Pursuing an MBA became a logical next step, and Pitluck approached graduate studies with the same passion and enthusiasm. “I sought out a lot of extracurricular opportunities,” Pitluck said. “I competed in the ACG Cup Investment Banking Competition both years – our team won the second year. I reached out to guest speakers for coffee and lunch meetings; I sourced project partners for my capstone. These things taught me many things outside of coursework, most importantly, pitching ideas and communicating with executives.”

In many ways, Pitluck was destined for the MBA program and to return to inspire the students. His undergraduate work in mathematics and a business minor, completed in 2014, came as Big Data was hitting the business lexicon but not in time for him to decide to pursue business analytics outright as a career specialty.

“If I had been tapped into business analytics earlier, I would have taken a lot more computer science courses,” Pitlick said. “I have been lucky to have mentors and bosses that trusted me to learn new skills as needed and have an eventful journey into the data world.”
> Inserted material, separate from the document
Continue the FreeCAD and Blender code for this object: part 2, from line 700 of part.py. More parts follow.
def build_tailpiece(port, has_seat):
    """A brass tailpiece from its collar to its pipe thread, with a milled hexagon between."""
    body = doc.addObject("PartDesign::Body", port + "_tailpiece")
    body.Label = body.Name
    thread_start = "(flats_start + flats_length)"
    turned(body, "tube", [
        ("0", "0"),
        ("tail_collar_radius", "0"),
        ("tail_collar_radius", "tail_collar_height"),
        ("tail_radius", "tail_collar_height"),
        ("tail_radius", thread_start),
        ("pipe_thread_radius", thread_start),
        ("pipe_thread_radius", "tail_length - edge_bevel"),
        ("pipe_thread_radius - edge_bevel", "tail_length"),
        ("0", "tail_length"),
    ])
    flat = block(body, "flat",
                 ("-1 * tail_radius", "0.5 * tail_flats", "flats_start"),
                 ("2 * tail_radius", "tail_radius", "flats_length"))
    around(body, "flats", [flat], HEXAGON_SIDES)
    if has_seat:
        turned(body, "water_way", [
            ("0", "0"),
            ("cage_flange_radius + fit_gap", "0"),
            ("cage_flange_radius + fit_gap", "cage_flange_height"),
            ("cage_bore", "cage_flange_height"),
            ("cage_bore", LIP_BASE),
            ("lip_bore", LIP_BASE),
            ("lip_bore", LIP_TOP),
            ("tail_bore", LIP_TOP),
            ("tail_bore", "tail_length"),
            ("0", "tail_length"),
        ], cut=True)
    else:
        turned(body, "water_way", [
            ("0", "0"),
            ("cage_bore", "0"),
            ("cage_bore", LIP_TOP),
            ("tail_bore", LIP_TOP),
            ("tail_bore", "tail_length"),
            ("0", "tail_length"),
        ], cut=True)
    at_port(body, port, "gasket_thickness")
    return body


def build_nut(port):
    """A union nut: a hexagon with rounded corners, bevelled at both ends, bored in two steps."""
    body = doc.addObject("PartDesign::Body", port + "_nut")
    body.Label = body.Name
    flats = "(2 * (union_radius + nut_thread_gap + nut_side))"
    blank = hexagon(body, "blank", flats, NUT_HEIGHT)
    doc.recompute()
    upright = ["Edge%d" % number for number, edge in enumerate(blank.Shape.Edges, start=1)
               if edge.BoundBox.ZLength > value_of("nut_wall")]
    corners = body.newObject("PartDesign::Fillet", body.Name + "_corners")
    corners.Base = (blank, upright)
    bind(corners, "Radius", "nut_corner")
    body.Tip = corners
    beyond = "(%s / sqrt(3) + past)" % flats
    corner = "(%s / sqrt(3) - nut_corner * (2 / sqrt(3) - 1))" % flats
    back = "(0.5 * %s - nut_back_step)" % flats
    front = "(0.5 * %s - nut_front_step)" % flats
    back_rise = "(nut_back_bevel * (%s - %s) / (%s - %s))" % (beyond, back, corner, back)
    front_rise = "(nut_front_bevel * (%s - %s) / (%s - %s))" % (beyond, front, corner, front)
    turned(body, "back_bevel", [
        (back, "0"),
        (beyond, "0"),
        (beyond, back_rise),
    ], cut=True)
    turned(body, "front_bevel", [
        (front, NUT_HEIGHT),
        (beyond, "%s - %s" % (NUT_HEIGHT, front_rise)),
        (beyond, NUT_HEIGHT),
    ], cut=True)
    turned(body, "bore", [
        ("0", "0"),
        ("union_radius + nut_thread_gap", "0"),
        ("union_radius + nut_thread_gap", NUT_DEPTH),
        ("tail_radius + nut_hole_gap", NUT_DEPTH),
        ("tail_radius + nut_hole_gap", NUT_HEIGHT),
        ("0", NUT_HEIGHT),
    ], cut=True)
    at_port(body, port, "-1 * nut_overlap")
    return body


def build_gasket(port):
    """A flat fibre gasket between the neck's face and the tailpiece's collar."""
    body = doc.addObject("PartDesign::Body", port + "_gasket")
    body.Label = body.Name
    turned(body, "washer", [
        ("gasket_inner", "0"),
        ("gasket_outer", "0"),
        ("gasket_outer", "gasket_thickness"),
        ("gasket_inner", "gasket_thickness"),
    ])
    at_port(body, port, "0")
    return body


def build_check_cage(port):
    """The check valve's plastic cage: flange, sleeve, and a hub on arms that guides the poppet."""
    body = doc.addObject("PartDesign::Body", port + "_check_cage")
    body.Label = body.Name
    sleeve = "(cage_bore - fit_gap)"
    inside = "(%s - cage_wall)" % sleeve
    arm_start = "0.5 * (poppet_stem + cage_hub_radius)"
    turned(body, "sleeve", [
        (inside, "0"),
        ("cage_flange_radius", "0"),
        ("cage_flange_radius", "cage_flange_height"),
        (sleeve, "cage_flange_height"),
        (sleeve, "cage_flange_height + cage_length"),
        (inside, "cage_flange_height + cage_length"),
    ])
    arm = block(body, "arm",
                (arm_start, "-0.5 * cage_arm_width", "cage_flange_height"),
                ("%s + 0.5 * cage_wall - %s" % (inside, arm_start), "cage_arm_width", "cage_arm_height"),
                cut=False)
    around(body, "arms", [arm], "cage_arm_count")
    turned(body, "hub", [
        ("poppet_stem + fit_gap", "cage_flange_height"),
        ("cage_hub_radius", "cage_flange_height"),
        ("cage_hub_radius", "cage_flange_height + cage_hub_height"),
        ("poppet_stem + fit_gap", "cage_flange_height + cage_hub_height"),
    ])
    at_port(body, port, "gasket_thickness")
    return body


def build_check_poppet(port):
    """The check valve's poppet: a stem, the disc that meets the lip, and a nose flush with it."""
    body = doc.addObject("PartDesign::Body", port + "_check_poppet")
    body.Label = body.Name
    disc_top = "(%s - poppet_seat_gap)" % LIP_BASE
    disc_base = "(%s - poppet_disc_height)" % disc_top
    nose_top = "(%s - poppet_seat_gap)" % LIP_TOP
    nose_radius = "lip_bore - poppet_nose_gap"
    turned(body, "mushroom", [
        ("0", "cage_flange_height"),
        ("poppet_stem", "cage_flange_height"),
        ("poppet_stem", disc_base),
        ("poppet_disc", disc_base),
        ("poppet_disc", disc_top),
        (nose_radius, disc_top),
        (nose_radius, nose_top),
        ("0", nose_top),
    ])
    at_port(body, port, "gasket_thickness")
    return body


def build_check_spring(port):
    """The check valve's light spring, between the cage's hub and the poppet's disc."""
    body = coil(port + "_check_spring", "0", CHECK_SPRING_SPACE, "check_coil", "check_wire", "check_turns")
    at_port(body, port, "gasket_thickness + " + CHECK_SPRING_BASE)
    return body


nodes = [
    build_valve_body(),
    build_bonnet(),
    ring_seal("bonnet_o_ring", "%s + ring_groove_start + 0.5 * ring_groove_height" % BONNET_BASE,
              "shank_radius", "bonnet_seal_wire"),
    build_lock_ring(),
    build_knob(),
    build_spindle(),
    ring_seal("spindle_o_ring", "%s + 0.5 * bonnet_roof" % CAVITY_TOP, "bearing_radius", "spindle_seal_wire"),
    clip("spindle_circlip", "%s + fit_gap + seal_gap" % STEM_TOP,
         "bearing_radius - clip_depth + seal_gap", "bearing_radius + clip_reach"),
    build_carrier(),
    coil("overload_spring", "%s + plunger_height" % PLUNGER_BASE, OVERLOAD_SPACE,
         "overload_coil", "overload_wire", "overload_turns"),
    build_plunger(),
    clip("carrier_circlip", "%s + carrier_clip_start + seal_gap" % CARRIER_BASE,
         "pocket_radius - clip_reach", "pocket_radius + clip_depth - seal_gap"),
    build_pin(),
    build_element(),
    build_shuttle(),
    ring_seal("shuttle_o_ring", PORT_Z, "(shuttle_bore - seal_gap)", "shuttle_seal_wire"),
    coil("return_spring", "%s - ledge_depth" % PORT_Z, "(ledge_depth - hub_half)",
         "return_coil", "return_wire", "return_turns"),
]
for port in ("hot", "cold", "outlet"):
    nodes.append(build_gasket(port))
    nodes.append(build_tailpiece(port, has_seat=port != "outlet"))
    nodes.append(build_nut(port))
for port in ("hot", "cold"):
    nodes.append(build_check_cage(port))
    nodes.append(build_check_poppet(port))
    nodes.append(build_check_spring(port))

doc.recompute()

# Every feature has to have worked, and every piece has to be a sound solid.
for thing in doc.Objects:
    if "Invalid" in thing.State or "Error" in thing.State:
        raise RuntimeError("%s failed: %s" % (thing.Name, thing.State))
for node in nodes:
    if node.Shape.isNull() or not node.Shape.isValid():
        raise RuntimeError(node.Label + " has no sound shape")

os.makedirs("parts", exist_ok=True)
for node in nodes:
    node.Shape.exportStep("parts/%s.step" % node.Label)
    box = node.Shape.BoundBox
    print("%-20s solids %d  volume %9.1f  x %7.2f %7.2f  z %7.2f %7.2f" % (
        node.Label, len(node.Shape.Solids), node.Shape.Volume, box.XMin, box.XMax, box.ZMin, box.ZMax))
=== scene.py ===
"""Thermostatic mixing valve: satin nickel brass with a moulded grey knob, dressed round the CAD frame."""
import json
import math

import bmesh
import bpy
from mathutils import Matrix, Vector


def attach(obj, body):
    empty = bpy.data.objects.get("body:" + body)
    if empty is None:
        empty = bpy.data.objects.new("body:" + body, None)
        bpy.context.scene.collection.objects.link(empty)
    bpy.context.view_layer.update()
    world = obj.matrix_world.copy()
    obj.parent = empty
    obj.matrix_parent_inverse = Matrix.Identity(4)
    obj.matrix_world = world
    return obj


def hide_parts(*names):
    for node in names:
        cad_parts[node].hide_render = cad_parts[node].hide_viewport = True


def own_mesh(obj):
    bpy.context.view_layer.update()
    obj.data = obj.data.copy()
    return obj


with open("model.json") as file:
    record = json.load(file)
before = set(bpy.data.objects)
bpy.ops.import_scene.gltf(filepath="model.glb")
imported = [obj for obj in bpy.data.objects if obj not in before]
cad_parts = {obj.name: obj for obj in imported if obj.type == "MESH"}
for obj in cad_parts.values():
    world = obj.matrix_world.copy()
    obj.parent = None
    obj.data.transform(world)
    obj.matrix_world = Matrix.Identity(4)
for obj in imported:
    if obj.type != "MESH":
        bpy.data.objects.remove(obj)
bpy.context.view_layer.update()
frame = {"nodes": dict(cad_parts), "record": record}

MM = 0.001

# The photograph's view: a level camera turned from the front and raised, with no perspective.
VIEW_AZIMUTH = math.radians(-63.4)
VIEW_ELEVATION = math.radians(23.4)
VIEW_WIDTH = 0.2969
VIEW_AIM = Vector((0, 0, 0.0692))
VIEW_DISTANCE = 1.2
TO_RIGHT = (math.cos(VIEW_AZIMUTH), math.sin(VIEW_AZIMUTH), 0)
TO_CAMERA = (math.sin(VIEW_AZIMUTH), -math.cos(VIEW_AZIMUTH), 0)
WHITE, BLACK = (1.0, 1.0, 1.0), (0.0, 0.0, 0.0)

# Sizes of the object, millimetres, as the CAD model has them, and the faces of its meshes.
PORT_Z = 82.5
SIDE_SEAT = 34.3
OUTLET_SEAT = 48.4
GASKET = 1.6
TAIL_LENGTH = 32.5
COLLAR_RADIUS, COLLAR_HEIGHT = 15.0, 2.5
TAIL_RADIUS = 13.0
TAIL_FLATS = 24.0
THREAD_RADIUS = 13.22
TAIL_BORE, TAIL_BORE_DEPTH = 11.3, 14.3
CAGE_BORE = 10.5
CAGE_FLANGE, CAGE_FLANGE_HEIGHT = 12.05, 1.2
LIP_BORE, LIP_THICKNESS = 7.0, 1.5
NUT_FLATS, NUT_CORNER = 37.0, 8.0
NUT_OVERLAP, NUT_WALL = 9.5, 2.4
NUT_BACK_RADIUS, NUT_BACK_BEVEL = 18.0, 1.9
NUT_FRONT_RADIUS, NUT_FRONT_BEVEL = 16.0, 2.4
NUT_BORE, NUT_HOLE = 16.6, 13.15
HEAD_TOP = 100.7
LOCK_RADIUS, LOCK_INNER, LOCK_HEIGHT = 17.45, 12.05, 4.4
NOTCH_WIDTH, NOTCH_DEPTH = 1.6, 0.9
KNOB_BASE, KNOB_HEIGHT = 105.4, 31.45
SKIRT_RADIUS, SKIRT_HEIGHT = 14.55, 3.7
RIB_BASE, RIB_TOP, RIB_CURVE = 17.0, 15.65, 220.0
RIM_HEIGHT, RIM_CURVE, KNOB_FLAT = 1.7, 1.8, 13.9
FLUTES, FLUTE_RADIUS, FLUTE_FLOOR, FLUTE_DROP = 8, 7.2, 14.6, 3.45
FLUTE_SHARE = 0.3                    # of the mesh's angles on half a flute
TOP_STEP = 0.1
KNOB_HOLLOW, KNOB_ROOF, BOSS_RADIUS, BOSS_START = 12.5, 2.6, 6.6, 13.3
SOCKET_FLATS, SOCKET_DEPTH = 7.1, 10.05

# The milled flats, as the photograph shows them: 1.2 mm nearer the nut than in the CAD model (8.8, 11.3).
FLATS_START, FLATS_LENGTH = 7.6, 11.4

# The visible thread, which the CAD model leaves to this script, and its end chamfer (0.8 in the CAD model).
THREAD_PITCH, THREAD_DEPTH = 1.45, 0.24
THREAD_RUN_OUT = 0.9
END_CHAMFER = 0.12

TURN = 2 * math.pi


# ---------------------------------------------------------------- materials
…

As a data analyst for Columbia Sportswear Company, Pitluck is responsible for sourcing data, architecting data pipelines, building dashboards as well as educating his colleagues on these tools, and his MBA gives him the business and leadership skills to translate these rivers of data into business insights for decision-making. He advises colleagues including the COO, CFO, CIO, international business partners, and various business partners of all levels at Columbia Sportswear.

He is both closing the loop by giving back to his alma mater as well as continuing to leverage thought leadership brought by the high levels of industry engagement that makes the Oregon State MBA such a valuable program.
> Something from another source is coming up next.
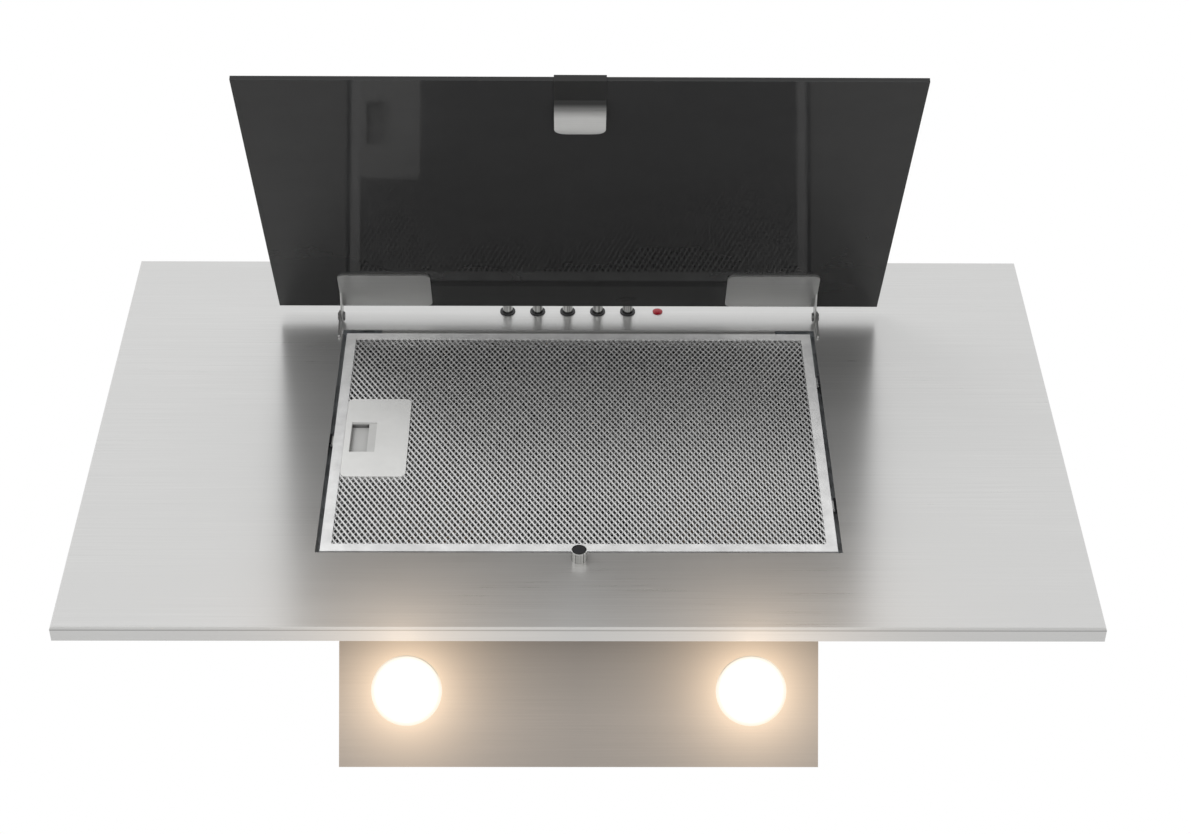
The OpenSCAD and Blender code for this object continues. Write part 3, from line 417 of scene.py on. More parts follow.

“Understanding the business and how our work fits in requires a broad knowledge base beyond analytics that my MBA provided,” he said. “Learning never stops, so also being involved in the advisory circle and as an instructor helps keep me sharp.”

Professional advice from Dan Pitluck, MBA ‘18

  1. Finding a mentor is invaluable. It’s not easy, and you have to be eager to learn and work hard. But these are the colleagues that will know you the best and help you the most along the way.
  2. Network and say “yes” to opportunities. As you develop in your career, you’ll have to say “no” more often, but taking on opportunities early will allow you to learn many new skills and, more importantly, you’ll learn about yourself: what you like to do, what you want to do, etc.
  3. As for networking, this intimidates a lot of people, but it is important. Most people love to talk about themselves and what they do, so being genuinely curious and asking questions goes a long way to make a connection. The key is to remember who you talk to and about what. This will help you have more in-depth conversations and provide opportunities for yourself and others later on. There is no trick and some people are better than others. If you find this difficult, keep practicing. We’re social creatures, and you will get better.